Both left communities asking whether this pattern of crisis-and-recovery was noble leadership or calculated risk management.

If handling disasters becomes your specialty, what happens when the next one arrives?

Help Us Help You

Ramon's damage control playbook opened to a familiar chapter: promise everything, deliver nothing, buy time with technical theater.

"We're raising a recovery fund," he announced 3 days after the exploit. "Bootstrapping fresh liquidity isn't free. If you believe in Kinto's mission - safer, compliant DeFi - consider helping."

Not "we're making victims whole with our own funds." Not "we're taking responsibility for the security failure." Just a polite request for donations to clean up the mess.

The recovery plan sounded reasonable enough on paper: snapshot all balances before the hack, create a new K token on Arbitrum with those balances, fundraise to restore the $1.4M lost in Uniswap liquidity and Morpho vault balances.

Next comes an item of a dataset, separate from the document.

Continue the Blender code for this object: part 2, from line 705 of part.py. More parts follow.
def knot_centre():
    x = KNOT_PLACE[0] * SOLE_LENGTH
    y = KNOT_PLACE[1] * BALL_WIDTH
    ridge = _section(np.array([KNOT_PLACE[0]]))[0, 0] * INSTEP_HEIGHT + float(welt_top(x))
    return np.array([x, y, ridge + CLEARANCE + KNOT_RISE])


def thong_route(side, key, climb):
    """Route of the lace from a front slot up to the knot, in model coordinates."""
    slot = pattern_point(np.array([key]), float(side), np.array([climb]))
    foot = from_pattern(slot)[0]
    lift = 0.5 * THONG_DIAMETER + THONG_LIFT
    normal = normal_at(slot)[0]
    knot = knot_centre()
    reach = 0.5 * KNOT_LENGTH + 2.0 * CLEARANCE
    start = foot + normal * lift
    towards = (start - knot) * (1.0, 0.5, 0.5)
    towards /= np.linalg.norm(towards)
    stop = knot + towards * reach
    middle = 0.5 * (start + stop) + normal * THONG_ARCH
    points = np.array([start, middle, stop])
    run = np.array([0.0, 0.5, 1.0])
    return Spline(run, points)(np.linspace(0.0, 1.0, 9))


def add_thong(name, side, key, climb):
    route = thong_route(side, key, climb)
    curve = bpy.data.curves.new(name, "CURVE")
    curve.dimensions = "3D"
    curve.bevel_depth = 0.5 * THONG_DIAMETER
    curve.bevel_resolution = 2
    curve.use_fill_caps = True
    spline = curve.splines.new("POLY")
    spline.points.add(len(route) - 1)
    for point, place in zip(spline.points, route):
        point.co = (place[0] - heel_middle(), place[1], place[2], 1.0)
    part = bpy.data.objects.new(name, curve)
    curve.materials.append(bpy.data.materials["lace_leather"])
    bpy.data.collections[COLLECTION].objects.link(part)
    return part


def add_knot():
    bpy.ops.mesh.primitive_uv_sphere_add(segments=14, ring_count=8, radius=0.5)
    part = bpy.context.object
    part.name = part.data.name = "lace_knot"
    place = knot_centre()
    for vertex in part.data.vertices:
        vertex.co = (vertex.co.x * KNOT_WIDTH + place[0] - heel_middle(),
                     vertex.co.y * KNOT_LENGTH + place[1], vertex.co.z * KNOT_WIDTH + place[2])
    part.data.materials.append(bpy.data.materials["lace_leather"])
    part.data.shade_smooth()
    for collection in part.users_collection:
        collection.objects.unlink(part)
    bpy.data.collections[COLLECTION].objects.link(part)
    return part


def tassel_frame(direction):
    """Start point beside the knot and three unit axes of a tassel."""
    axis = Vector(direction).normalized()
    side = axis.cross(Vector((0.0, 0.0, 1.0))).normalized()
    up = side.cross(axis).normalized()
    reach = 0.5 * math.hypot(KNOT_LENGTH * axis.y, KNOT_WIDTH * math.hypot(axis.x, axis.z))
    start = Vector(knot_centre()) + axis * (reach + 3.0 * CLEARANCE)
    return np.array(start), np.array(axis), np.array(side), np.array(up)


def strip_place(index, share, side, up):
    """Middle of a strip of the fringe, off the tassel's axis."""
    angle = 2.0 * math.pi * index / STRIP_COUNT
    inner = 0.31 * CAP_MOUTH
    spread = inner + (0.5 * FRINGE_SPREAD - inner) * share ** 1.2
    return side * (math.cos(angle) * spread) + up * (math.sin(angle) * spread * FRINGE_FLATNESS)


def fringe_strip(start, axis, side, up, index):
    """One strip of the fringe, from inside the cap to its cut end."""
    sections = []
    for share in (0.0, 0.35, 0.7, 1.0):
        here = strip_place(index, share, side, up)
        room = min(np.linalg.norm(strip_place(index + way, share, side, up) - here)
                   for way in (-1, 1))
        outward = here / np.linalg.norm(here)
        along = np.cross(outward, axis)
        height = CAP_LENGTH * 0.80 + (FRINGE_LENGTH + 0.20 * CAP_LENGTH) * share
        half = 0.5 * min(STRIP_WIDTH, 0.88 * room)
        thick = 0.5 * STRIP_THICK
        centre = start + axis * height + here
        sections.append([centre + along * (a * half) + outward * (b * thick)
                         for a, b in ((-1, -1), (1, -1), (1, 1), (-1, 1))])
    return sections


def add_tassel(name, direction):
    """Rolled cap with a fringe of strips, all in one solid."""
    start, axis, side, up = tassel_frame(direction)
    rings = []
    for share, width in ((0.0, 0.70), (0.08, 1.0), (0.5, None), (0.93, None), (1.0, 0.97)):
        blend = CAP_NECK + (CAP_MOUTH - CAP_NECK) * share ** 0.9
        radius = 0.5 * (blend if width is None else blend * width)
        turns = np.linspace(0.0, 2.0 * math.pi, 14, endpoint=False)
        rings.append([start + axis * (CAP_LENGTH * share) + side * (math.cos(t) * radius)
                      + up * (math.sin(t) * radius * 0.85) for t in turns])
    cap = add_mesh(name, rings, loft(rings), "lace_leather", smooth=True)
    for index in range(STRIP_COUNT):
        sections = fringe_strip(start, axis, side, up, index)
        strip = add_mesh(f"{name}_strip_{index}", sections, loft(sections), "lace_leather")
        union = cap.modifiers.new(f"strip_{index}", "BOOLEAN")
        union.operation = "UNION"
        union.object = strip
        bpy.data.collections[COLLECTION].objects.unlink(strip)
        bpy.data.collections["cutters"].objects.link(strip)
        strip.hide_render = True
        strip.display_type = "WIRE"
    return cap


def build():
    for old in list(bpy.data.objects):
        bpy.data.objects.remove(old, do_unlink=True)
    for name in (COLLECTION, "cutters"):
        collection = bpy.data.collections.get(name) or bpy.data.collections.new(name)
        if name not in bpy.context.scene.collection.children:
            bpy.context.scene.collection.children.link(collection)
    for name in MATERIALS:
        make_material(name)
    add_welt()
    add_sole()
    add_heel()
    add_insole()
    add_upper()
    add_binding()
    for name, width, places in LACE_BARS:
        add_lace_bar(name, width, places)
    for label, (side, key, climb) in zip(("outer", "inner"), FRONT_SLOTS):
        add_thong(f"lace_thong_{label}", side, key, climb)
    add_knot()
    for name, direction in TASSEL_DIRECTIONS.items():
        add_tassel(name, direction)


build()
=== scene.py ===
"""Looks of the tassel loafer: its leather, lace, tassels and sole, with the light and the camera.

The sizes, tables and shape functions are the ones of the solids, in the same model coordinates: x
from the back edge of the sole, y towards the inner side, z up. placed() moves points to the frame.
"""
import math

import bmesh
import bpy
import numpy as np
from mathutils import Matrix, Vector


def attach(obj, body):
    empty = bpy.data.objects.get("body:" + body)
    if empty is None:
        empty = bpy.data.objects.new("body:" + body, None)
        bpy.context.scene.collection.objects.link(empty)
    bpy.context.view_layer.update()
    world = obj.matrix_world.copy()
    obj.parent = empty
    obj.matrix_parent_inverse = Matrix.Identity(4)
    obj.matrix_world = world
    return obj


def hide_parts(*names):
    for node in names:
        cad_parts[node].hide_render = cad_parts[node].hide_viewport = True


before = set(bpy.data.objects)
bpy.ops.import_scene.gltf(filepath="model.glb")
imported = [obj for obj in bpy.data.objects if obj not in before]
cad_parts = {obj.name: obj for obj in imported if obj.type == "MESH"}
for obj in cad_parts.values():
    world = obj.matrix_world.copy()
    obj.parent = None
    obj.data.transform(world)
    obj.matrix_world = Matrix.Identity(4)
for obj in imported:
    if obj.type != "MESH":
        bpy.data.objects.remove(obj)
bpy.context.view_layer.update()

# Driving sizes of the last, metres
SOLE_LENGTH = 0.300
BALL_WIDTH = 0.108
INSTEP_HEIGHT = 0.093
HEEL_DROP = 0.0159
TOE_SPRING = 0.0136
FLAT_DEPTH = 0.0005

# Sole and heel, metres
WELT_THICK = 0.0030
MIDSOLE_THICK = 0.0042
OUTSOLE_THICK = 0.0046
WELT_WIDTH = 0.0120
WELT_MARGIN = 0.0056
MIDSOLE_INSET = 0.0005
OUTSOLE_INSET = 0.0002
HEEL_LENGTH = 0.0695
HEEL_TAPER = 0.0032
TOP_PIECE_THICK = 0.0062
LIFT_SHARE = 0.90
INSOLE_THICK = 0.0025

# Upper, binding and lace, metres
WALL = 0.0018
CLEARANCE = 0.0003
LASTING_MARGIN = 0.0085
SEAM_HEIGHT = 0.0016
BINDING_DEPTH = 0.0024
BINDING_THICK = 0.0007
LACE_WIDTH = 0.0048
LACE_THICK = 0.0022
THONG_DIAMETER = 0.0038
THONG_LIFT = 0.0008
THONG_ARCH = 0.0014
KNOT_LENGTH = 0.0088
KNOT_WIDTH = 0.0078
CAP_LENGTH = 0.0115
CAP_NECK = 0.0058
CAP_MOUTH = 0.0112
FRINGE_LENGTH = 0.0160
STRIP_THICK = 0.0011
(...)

Meanwhile, legitimate users who lost funds in the exploit would get their tokens back - but only if Ramon successfully raised enough money from "partners and existing investors" to make everyone whole.

The full technical post-mortem later revealed the sophisticated nature of the exploit, but questions about timing and beneficiaries remained unanswered.

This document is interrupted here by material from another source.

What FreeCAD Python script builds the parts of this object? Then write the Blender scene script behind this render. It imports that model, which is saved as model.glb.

Just another recovery fund for another crypto crisis.

When recovery plans depend on community funding, who bears the real cost?

Maybe it was a sophisticated proxy backdoor that caught everyone off guard.

Maybe the timing was pure coincidence - hackers striking at the worst possible moment.

Maybe it was state actors, maybe we will see the proof one day.

Maybe Ramon Recuero is just unlucky as hell, destined to watch his projects implode while he stands there holding the bag.

The proxy exploit was real.

$K v2 promises a fresh start, clean contracts, and restored faith. But promises are just promises until they're written in code that actually works.

Just bad luck?

Or just another day in DeFi, where the house always wins and the only thing truly decentralized is the blame?